The biggest difference between how the two designers are depicted is exemplified in the professional landscape each artist is in.
Bates is an operator of a business, and knows precisely how much it brings in. He stresses that his relationship with his clients is of great importance. Bates relies heavily on custom design and he shows clients how the expense is worth it. He strives to suit their needs.
Eames has a team and isn’t a businessman. In the Life article, the Eames' designs exemplifies economy, and a stark + functional beauty. His furniture is mass-produced. The premise of the article is about the broad affordability of these furnishings.
In a Q&A session held after the lecture, the author briefly touched upon was the subject of the men behind these ads.
All publishers needed ad revenue to produce their magazine, regardless of color. Ebony interfaced with advertisers, and began expanding their reach to companies that usually catered to white households.
This began a push for corporations to market their products to not only white consumers, but to the black market as well.

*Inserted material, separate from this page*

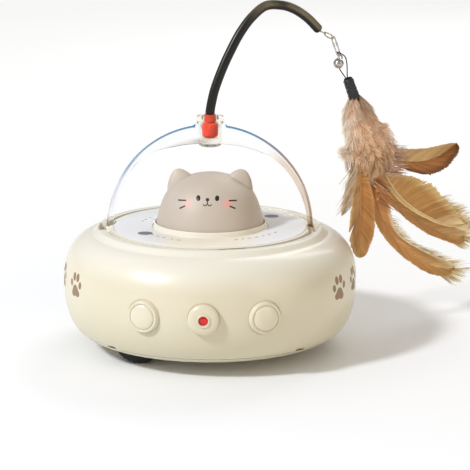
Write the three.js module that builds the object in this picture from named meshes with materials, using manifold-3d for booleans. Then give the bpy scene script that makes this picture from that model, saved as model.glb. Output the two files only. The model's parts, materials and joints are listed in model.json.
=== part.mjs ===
// A battery cat toy: a low round body on wheels, a fixed cat head, and a turntable that carries a clear
// arch, from which a bent wand swings a feather lure round the body.
// Millimetres, +Z up, front towards -Y.
// The origin is the centre of the flat underside, on the turntable's axis.
import * as THREE from 'three';
import { mergeVertices } from 'three/addons/utils/BufferGeometryUtils.js';
import Module from 'manifold-3d';

const wasm = await Module();
wasm.setup();

// Driving dimensions: lengths in millimetres, angles in degrees.
const gap = 0.3;
const overrun = 2;
const wall = 2.2;
const ringSegments = 40;
const roundSegments = 18;
const smallSegments = 10;
const headSegments = 32;

const body = {
  radius: 95,
  footRadius: 76,
  shoulderRadius: 70,
  widestLow: 33,
  widestHigh: 35,
  shoulderHeight: 66,
  deckHeight: 69,
  lowerSquareness: 0.9,
  upperSquareness: 0.85,
  seamHeight: 4,
  rimRadius: 71.8,
  rimFlat: 1.6,
  rimRound: 0.7,
  valleyRadius: 77,
};
const groove = { outerRadius: 67.8, floorHeight: 60 };
const pocket = { radial: 6.4, length: 21, depth: 6.2, ledge: 2.2, azimuth: -6, slit: 4 };
const edgeSlot = { azimuth: 42.3, length: 6.5, height: 1.6, depth: 7 };

const turntable = {
  radius: 64.8,
  thickness: 2.8,
  skirt: 4,
  skirtRadius: 60,
  edgeRound: 0.7,
  recessInner: 37.4,
  recessOuter: 62.6,
  recessDepth: 1,
  hubRadius: 13,
  hubDrop: 1.5,
};
const collar = { innerRadius: 35.4, outerRadius: 36.6, height: 3.3, round: 0.5 };
const deckRing = { thickness: 0.9 };
const pryNotch = { azimuth: -75.3, sweep: 16, depth: 1.1, height: 1.6 };

const head = {
  radius: 34.8,
  height: 31.8,
  clearance: 1,
  skirt: 2.3,
  taper: 0.23,
  squareness: 4,
  ledge: 1.6,
};
const ear = { radius: 10.6, height: 13.6, thicknessShare: 0.5, spread: 17.4, lift: 21, lean: 17 };
const post = { radius: 8, flangeRadius: 14, flangeThickness: 3, screwRadius: 11, plate: 2, running: 0.6 };
const thrustRing = { radius: 12.6, thickness: 0.8 };

const gear = { module: 2, ringTeeth: 36, pinionTeeth: 9, width: 4.7, ringBore: 30, backlash: 0.4,
  addendumShare: 0.8, dedendumShare: 1.15, pressureAngle: 24 };
const spinMotor = { radius: 12, height: 23, shaftRadius: 1.5, shaftDepth: 6 };

const arch = {
  radius: 66.6,
  centreHeight: 67.4,
  depth: 20,
  footThickness: 3.4,
  crownThickness: 9.5,
  crownSpread: 50,
  chamfer: 0.9,
  steps: 32,
  footDrop: 3.4,
  toeReach: 2.4,
  collarRadius: 10.8,
  collarHeight: 1.6,
};
const socket = {
  radius: 7.4,
  bore: 5.6,
  flangeRadius: 8.6,
  flangeThickness: 5.1,
  length: 19.9,
  floor: 5.2,
  round: 2,
};
const plug = {
  radius: 4.85,
  bulb: 9.6,
  neckRadius: 3.4,
  capRadius: 3.9,
  capHeight: 4.6,
  height: 15,
  rodDepth: 9,
};

const rod = {
  inPlane: 6.1,
  across: 5.4,
  spigotRadius: 2.1,
  reachInset: 20,
  rise: 68.1,
  tipBore: 0.9,
  tipDepth: 3,
  steps: 26,
};
const lureAzimuth = 24;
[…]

This prompted advertisers to begin marketing campaigns toward black readership. Black ad men became liaison with the corps.
If we review the situation that is currently playing out in the advertising realm— between black owners and corporations, I have to wonder how difficult (or seemingly impossible) this was to navigate at the time.
Black business owners of today-- in 2021, are speaking out about the lack of advertising spending with black-owned media companies.
Last week, Sean Combs penned a scathing letter in response to General Motors advertising expenditure with black enterprises. As evidenced by his assertion, we can deduce that the black experience with advertisers may not have progressed as much as we thought.